The Path to Victory in 2014
The Washington Post’s Chris Cillizza created something of a stir recently with his column headlined, “2014 Senate races may be a referendum on Obama; if so, Democrats should worry.”
Cillizza (a former Cook Political Report staffer) linked to the Gallup Organization’s just-released aggregation of all of its 2013 polling data, with President Obama’s job-approval and disapproval numbers broken down by state.
Cillizza observed that Obama has disapproval ratings over 50 percent in 10 of the 21 states where Democrats are defending Senate seats this year. The disapprovals were over 55 percent in open Democratic Senate seat states in West Virginia (67.3 percent), Montana (60.9 percent), and South Dakota (59.3 percent).
These disapproval numbers can also be seen in the two states represented by the most-endangered Democratic incumbents: Arkansas (57 percent), where Mark Pryor is facing the stiffest of all challenges, and Alaska (55.4 percent), where Mark Begich is fighting for reelection.
While Cillizza’s point is hardly earth-shattering, it is very important and worth keeping in mind. As much as anything, midterm elections tend to be a referendum on the incumbent president. When voters are unhappy, they tend to vote to punish the president’s party’s candidates. If voters are satisfied, they generally find some other basis on which to decide their vote. It may be unfair, but that’s the way it is.

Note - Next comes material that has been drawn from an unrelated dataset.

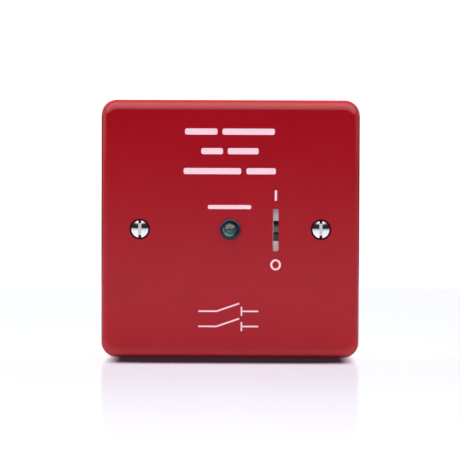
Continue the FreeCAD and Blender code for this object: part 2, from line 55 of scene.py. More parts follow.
# ------------------------------------------------------------------ materials
def material(name, base, rough, rough_var=0.04, metallic=0.0, tone=0.06, tone_scale=300.0,
             bump=0.05, bump_scale=1500.0, bump_dist=0.00002, specular=0.5, ior=1.5, coat=0.0,
             coat_rough=0.1, transmission=0.0, stretch=(1.0, 1.0, 1.0), speck=0.0, subsurface=0.0):
    m = bpy.data.materials.new(name)
    m.use_nodes = True
    nt = m.node_tree
    nt.nodes.clear()
    out = nt.nodes.new("ShaderNodeOutputMaterial")
    p = nt.nodes.new("ShaderNodeBsdfPrincipled")
    nt.links.new(p.outputs["BSDF"], out.inputs["Surface"])
    p.inputs["Metallic"].default_value = metallic
    p.inputs["IOR"].default_value = ior
    p.inputs["Specular IOR Level"].default_value = specular
    p.inputs["Coat Weight"].default_value = coat
    p.inputs["Coat Roughness"].default_value = coat_rough
    p.inputs["Transmission Weight"].default_value = transmission
    if subsurface:
        p.inputs["Subsurface Weight"].default_value = subsurface
        p.inputs["Subsurface Scale"].default_value = 0.001
    tc = nt.nodes.new("ShaderNodeTexCoord")
    mp = nt.nodes.new("ShaderNodeMapping")
    mp.inputs["Scale"].default_value = stretch
    nt.links.new(tc.outputs["Object"], mp.inputs["Vector"])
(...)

As of late, Obama’s numbers have been languishing in the low 40s, occasionally dipping below 40 percent, while at other times reaching as high as 45 or 46 percent. The president’s disapproval numbers generally bounce around the 50 percent mark, half the time slightly higher, the other half a bit lower. Obama’s approval numbers are almost precisely tracking those of George W. Bush at this point in his presidency. But he is trailing far behind those of Ronald Reagan, who at this point had approval numbers in the low 60s, and Bill Clinton, who was in the high 50s.
Given this situation, the challenge for Democratic candidates is to ensure that the focal point of their campaigns is something other than Obama (and, one might add, the Affordable Care Act). In an optimal situation, Democrats should be able to put the focus on their Republican rivals’ flaws or miscues, real or imagined, thereby deflecting attention from Obama and the general disapproval that voters have with where the country is going. (The NBC News Political Unit recently found that the “right direction” number has not exceeded the “wrong track” in over 10 years, a startling sign of long-term discontent with the country’s leadership). Democratic opposition-research consultants will need to really earn their paychecks this year.
At the same time, Republicans cannot obsess over health care in this election. While polls show that voters disapprove of the Affordable Care Act and don’t think it will help them or the country, they oppose repealing or defunding it. They want it fixed, not thrown out, nor do they want to go back to square one. The smart Republicans should be arguing for fixing the flawed law; the smart Democrats should admit its imperfections and seek to improve its shortcomings. Alas, this is a difficult task for a partisan on either side of the aisle.
For Republican candidates and campaigns, it will be shame on them if they allow the focus to be put on themselves, rather than on Obama and his administration’s policies. To the extent that the GOP contenders have thus far handed their opponents damaging ammunition, they should assume that it will be used against them with maximum effectiveness. There is a reason why Republicans have only defeated three incumbent Democratic senators in the last five elections (Tom Daschle, Russ Feingold, and Blanche Lincoln). During the same period, Democrats have knocked off 11 GOP incumbents. To put it a different way, going into Election Day in 2010—a great year for the GOP when they picked up a net six Senate seats—there were seven Senate races rated as Toss-Up by The Cook Political Report. Republicans lost five out of seven. Two years later, there were 10 Toss-Up Senate races, and the GOP lost eight of them. In recent years, Senate Republicans have had an unusually difficult time knocking out Democratic incumbents, and have disproportionately lost the really close races. Part of the problem has to do with the GOP’s habit of nominating the wrong candidates. Another big factor is that Democrats have done a better job sliming GOP Senate candidates than Republicans have done trashing their Democratic competition.